= Available data =
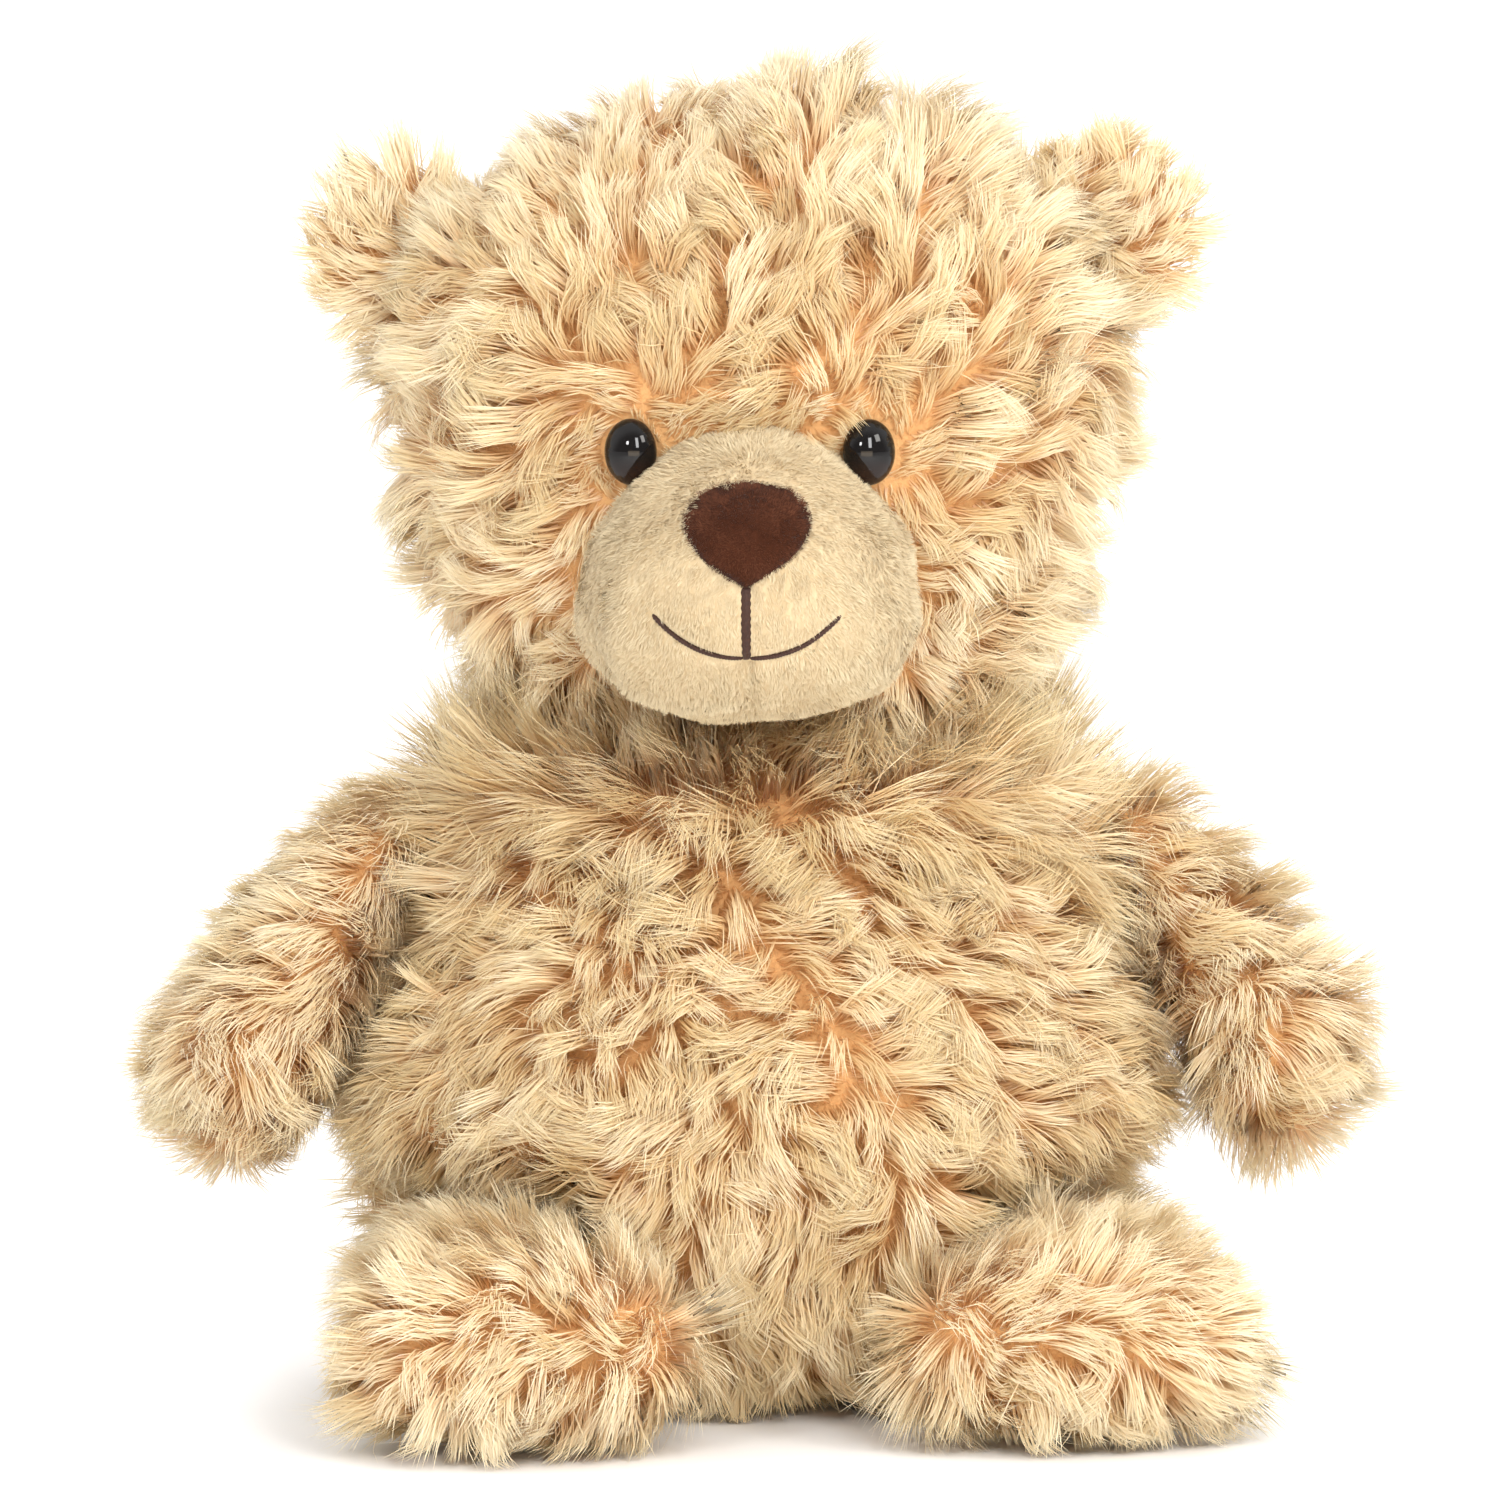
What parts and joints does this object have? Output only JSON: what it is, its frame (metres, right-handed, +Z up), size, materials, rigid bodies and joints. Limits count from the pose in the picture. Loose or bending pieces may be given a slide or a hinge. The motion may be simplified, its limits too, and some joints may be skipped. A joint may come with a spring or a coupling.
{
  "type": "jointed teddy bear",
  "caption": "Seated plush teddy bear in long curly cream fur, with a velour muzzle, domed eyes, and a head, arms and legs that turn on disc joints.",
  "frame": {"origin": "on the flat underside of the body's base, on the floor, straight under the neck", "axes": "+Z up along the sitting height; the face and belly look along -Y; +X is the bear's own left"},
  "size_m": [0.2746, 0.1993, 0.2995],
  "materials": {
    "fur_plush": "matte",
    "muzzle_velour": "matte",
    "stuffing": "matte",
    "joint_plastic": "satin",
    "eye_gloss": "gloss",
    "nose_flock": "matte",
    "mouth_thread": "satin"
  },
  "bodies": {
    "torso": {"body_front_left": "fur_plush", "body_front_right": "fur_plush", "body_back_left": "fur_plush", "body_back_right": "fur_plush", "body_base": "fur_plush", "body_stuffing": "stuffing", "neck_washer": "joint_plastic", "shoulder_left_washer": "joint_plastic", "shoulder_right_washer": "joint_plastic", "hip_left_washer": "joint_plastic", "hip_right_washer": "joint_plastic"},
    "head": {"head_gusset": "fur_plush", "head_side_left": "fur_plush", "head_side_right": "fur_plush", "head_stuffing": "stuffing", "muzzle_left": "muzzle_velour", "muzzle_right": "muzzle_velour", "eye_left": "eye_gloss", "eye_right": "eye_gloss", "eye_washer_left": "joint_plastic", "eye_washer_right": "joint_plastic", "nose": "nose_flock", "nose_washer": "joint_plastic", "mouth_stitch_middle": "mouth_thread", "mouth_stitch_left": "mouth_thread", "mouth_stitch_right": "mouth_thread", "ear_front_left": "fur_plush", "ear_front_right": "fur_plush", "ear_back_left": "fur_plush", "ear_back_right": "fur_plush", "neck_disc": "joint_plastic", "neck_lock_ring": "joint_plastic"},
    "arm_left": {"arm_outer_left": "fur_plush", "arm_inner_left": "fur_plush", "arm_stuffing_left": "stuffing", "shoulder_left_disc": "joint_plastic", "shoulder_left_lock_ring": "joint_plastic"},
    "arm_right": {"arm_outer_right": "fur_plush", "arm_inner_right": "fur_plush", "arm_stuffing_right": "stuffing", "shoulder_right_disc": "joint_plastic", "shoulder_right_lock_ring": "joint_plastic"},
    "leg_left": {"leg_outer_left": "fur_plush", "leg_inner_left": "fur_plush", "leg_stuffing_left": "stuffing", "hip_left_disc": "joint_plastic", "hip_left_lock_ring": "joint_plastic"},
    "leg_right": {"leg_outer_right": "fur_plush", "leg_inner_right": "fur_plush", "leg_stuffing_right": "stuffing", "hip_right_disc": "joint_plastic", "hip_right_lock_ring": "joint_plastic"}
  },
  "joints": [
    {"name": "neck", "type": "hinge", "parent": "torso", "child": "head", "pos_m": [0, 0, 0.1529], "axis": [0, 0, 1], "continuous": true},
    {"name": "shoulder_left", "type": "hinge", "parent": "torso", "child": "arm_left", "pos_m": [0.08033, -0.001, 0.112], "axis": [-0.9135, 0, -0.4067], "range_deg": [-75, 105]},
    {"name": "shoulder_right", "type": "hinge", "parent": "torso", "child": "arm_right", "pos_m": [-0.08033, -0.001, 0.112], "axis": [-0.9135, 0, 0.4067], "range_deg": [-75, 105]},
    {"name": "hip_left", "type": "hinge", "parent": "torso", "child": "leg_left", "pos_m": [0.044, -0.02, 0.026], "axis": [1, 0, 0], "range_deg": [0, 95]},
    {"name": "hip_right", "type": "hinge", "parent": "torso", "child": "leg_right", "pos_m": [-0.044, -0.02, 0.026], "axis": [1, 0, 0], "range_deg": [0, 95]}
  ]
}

= Written problem =
Return each line of the data exactly as written above.

= Exercise output =
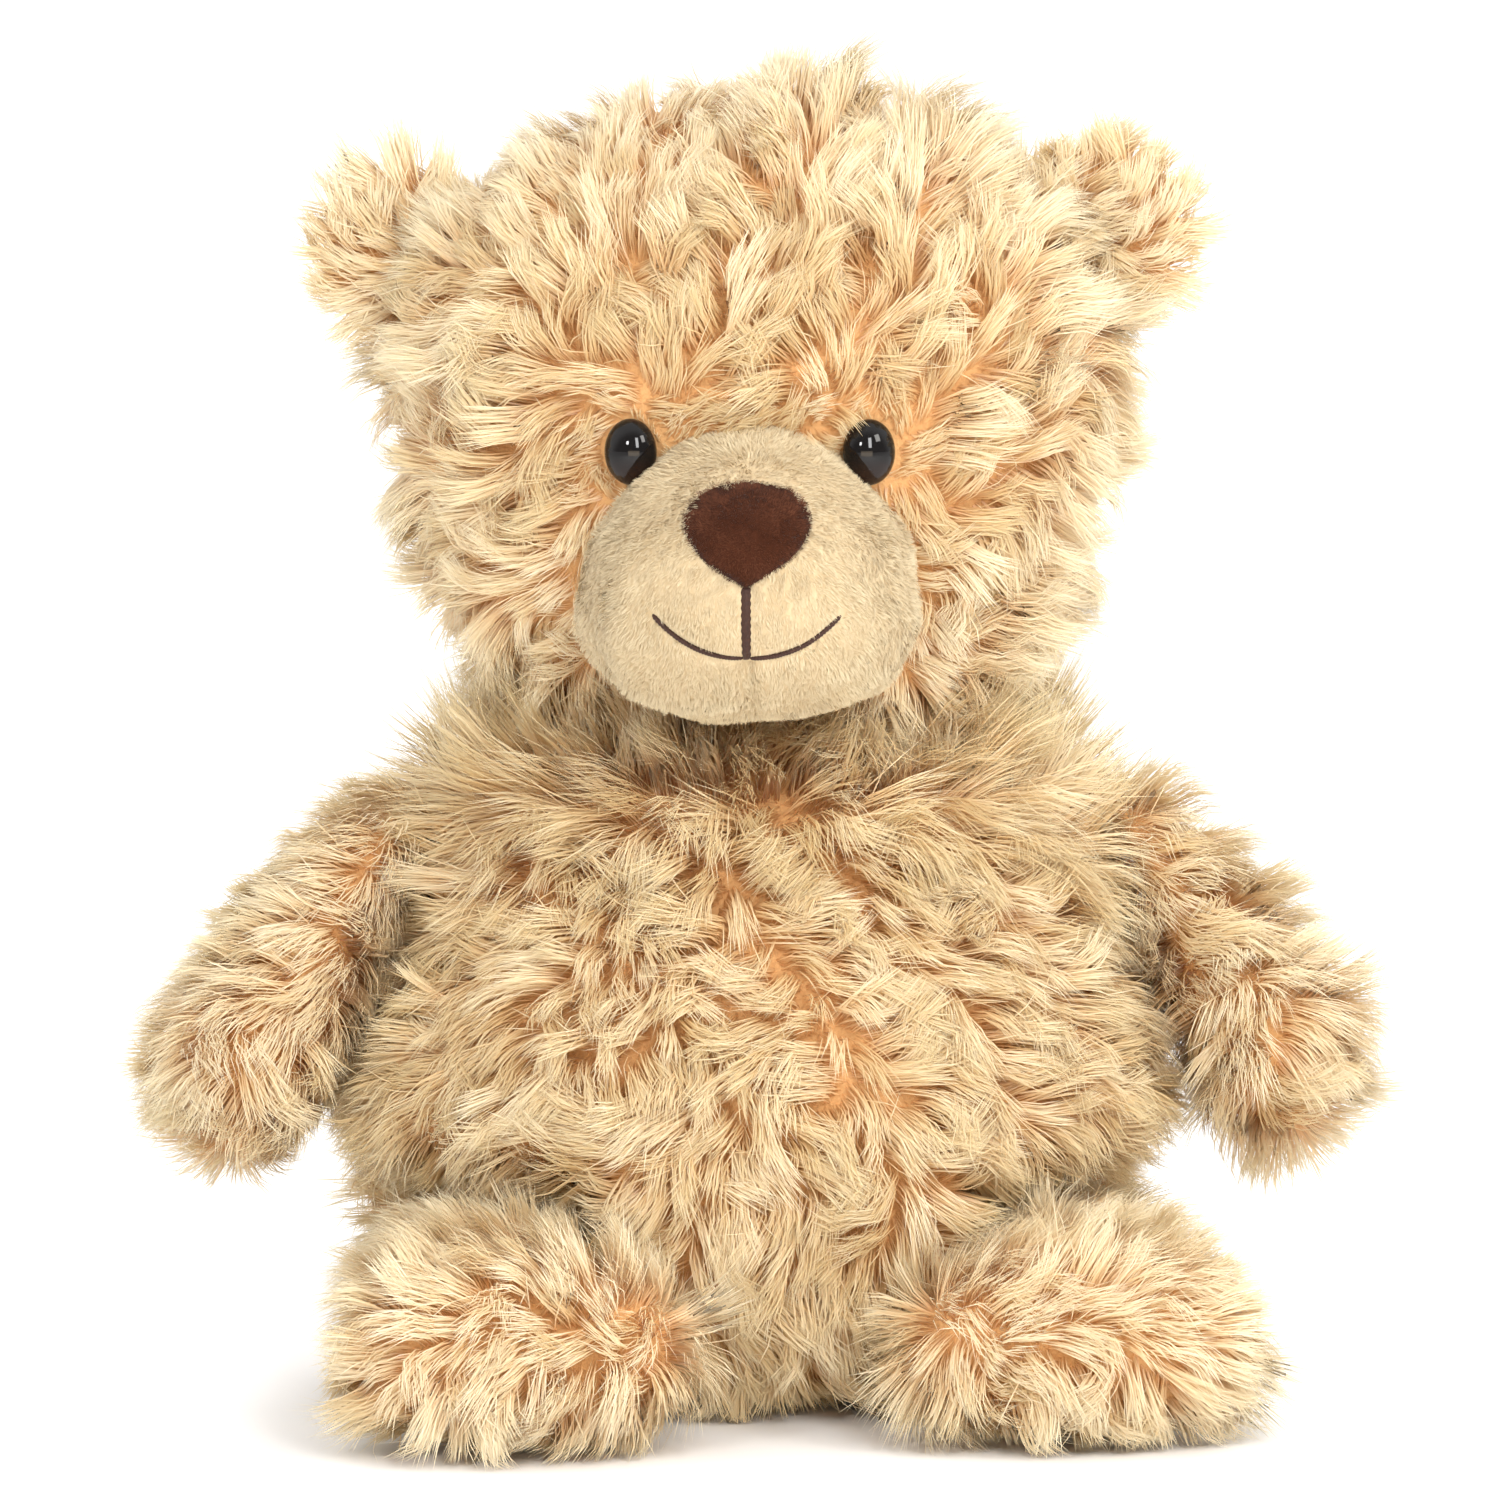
What parts and joints does this object have? Output only JSON: what it is, its frame (metres, right-handed, +Z up), size, materials, rigid bodies and joints. Limits count from the pose in the picture. Loose or bending pieces may be given a slide or a hinge. The motion may be simplified, its limits too, and some joints may be skipped. A joint may come with a spring or a coupling.
{
  "type": "jointed teddy bear",
  "caption": "Seated plush teddy bear in long curly cream fur, with a velour muzzle, domed eyes, and a head, arms and legs that turn on disc joints.",
  "frame": {"origin": "on the flat underside of the body's base, on the floor, straight under the neck", "axes": "+Z up along the sitting height; the face and belly look along -Y; +X is the bear's own left"},
  "size_m": [0.2746, 0.1993, 0.2995],
  "materials": {
    "fur_plush": "matte",
    "muzzle_velour": "matte",
    "stuffing": "matte",
    "joint_plastic": "satin",
    "eye_gloss": "gloss",
    "nose_flock": "matte",
    "mouth_thread": "satin"
  },
  "bodies": {
    "torso": {"body_front_left": "fur_plush", "body_front_right": "fur_plush", "body_back_left": "fur_plush", "body_back_right": "fur_plush", "body_base": "fur_plush", "body_stuffing": "stuffing", "neck_washer": "joint_plastic", "shoulder_left_washer": "joint_plastic", "shoulder_right_washer": "joint_plastic", "hip_left_washer": "joint_plastic", "hip_right_washer": "joint_plastic"},
    "head": {"head_gusset": "fur_plush", "head_side_left": "fur_plush", "head_side_right": "fur_plush", "head_stuffing": "stuffing", "muzzle_left": "muzzle_velour", "muzzle_right": "muzzle_velour", "eye_left": "eye_gloss", "eye_right": "eye_gloss", "eye_washer_left": "joint_plastic", "eye_washer_right": "joint_plastic", "nose": "nose_flock", "nose_washer": "joint_plastic", "mouth_stitch_middle": "mouth_thread", "mouth_stitch_left": "mouth_thread", "mouth_stitch_right": "mouth_thread", "ear_front_left": "fur_plush", "ear_front_right": "fur_plush", "ear_back_left": "fur_plush", "ear_back_right": "fur_plush", "neck_disc": "joint_plastic", "neck_lock_ring": "joint_plastic"},
    "arm_left": {"arm_outer_left": "fur_plush", "arm_inner_left": "fur_plush", "arm_stuffing_left": "stuffing", "shoulder_left_disc": "joint_plastic", "shoulder_left_lock_ring": "joint_plastic"},
    "arm_right": {"arm_outer_right": "fur_plush", "arm_inner_right": "fur_plush", "arm_stuffing_right": "stuffing", "shoulder_right_disc": "joint_plastic", "shoulder_right_lock_ring": "joint_plastic"},
    "leg_left": {"leg_outer_left": "fur_plush", "leg_inner_left": "fur_plush", "leg_stuffing_left": "stuffing", "hip_left_disc": "joint_plastic", "hip_left_lock_ring": "joint_plastic"},
    "leg_right": {"leg_outer_right": "fur_plush", "leg_inner_right": "fur_plush", "leg_stuffing_right": "stuffing", "hip_right_disc": "joint_plastic", "hip_right_lock_ring": "joint_plastic"}
  },
  "joints": [
    {"name": "neck", "type": "hinge", "parent": "torso", "child": "head", "pos_m": [0, 0, 0.1529], "axis": [0, 0, 1], "continuous": true},
    {"name": "shoulder_left", "type": "hinge", "parent": "torso", "child": "arm_left", "pos_m": [0.08033, -0.001, 0.112], "axis": [-0.9135, 0, -0.4067], "range_deg": [-75, 105]},
    {"name": "shoulder_right", "type": "hinge", "parent": "torso", "child": "arm_right", "pos_m": [-0.08033, -0.001, 0.112], "axis": [-0.9135, 0, 0.4067], "range_deg": [-75, 105]},
    {"name": "hip_left", "type": "hinge", "parent": "torso", "child": "leg_left", "pos_m": [0.044, -0.02, 0.026], "axis": [1, 0, 0], "range_deg": [0, 95]},
    {"name": "hip_right", "type": "hinge", "parent": "torso", "child": "leg_right", "pos_m": [-0.044, -0.02, 0.026], "axis": [1, 0, 0], "range_deg": [0, 95]}
  ]
}